Tamarind concentrate, coconut milk, hot chilis, fish sauce, mint leaves, and pineapple add additional distinct punches of flavor, building up into a remarkably bright, funky, subtle package that is the perfect antidote to a Minnesota winter.
CAMBODIAN RED CHICKEN SOUP WITH PINEAPPLE
Red Curry Paste
1 large dried hot chile
1 fresh lemongrass stalk, coarsely chopped or 1 Tbsp shredded frozen lemongrass
4 strips makrut lime peel or zest from 1 lime
10 peeled garlic cloves
2 slices unpeeled fresh or dred galangal or about 1 Tbsp of minced fresh ginger root
1/2 tsp salt or to taste
1 tsp dried or oil-packed shrimp paste
1/2 tsp ground coriander
1/2 tsp ground cumin
1 Tbsp tamarind concentrate
2 cups poultry stock or broth
2 cups canned unsweetened coconut milk
1 1/2 cups coarsely chopped fresh pineapple
1 Tbsp fish sauce
1 fresh bird's eye or other hot chili, stemmed and seeded, membranes removed and discarded, minced
1 tsp cayenne pepper
2 tsp sugar
about 12 oz. of chicken meat, picked - rotisserie or baked at home
1/2 cup shredded fresh mint
Soak dried chile in warm water about 20 minutes. Drain, and then blend with remaining paste ingredients into a thick paste. You can refrigerate extra paste.

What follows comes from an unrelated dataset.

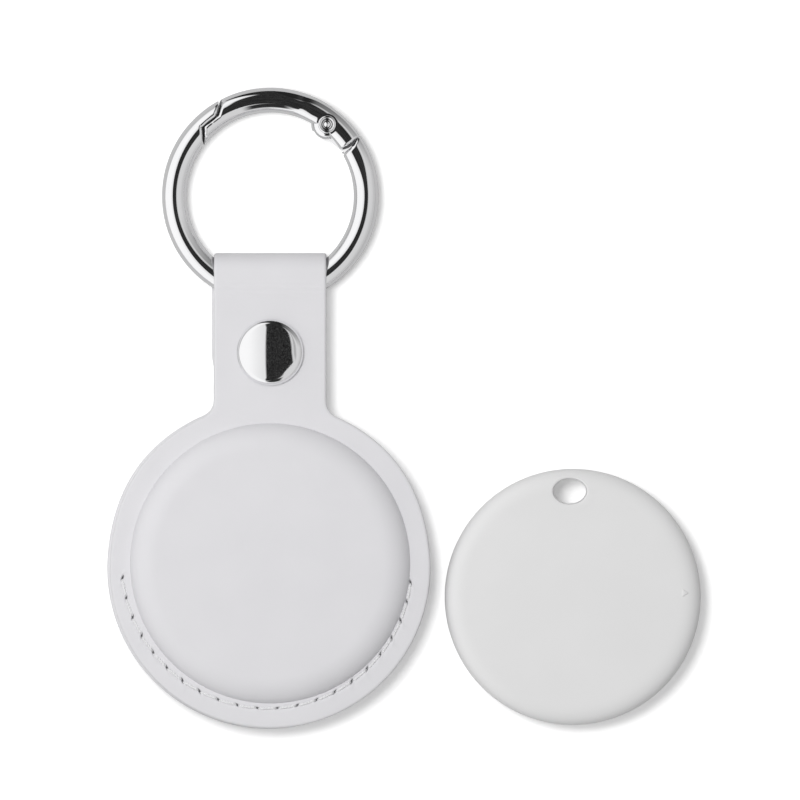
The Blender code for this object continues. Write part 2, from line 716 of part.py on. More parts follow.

Combine tamarind concentrate with 7 Tbsp water.
To make soup, combine stock or broth and coconut milk in a large saucepan. Bring to a boil and then reduce heat to low. Stir in: 2 Tbsp of curry paste, tamarind liquid, pineapple, fish sauce, fresh and ground chile, and sugar, then simmer for about 4 minutes. Add the chicken and heat to warm, about 2 minutes. Stir in the mint just before serving.
BORSCHT! BORSCHT! BORSCHT!
As a guy with legitimate Ukrainian heritage, I get to claim borscht (along with caviar, tea [1], and varenyky) as a soul food. There are certain things (matzoh ball soup, bagels, good Wisconsin cheese, shrimp tempura rolls for some reason, monk-made fruitcakes) that when I eat them, I can feel my heart meter recharge. Borscht, it turns out, is definitely one of those things.
After blending this soup up on the stovetop with my immersion blender, I tried it, and enjoyed it immediately. But it was underseasoned. So I came after it with a good deal more salt and pepper and liked it even more. But when I got it to my table for lunch, I hit it with sour cream and freshly chopped dill, and the whole thing exploded in the best possible way. The herbal brightness! The creamy richness! The earthy beet-ness! Three flavors created by God with the intention of being stacked on top of each other.
Anyhow, there are many ways to make borscht, and probably even many good ways to do it. But for me, this borscht reminds me of the old and beloved Russian Tea House in Saint Paul [2], and that's a real gift.
CREAMY BEET BORSCHT
2 Tbsp olive oil and/or butter
1 cup chopped onion
1 tsp minced garlic
1 tsp sugar
3 Tbsp balsamic vinegar
1 1/2 pounds of beets, peeled and coarsely chopped
2 cups diced tomatoes
1 cup Russet potato, peeled and coarsely chopped
1/2 cup carrot, peeled and coarsely chopped
About 5 cups of beef or poultry stock (I used chicken stock)
Salt
Pepper
1/4 cup minced fresh dill
1/3 cup sour cream
Additional fresh dill to garnish, chopped
In soup pot, heat the oil and/or butter over medium-high heat. Add the onion and cook until soft but not browned, about 5 minutes. Add the garlic, sugar, and vinegar, and cook until vinegar evaporates, about 3 minutes. Add the beets, tomato, potato, carrot, stock or broth, and salt and pepper to taste. Bring to a boil, then reduce to low heat, cover, and simmer until vegetables are very tender, about 35-45 minutes. Use an immersion blender or food processor to puree soup until smooth. Taste again for seasoning, add salt and pepper as needed.
Combine dill and sour cream in a small bowl. Use this herbed sour cream to top your soup, and sprinkle it with additional dill.
THE VERDICT ON JAMES MCNAIR'S SOUPS
(***BUY IT*** / BORROW IT / SKIP IT / SCRAP IT)
Buy this book at the first opportunity. It's an airtight manual for serious people who want to build serious soups. Like most world-changing personalities, it promises very little and then delivers a lot.
[1] NOTE: I drink tea every night now, which I think is Ukrainian heritage multiplied by British heritage multiplied by getting old. Do I think about buying a samovar? EVERY DAY. I think about it every day. Oh, we don't have the space, and I certainly don't need a specialized appliance that will encourage me to go from 1-2 cups of tea a day to 5-10. But I think about it constantly.
[2] NOTE: What is it about Saint Paul and soups? In addition to Kolap and the Russian Tea House, Meritage frequently offers one of the best matzoh ball soups I've ever eaten, too. Oh, and the pho of University Avenue. Pho Ca Dao! iPho! Just fantastic!
I also do a tomato borscht (untraditional) and it’s such a fantastic addition. If you want to go even further, whole corn kernels (frozen is fine), after blending, and/or a healthy scoop of miso (before).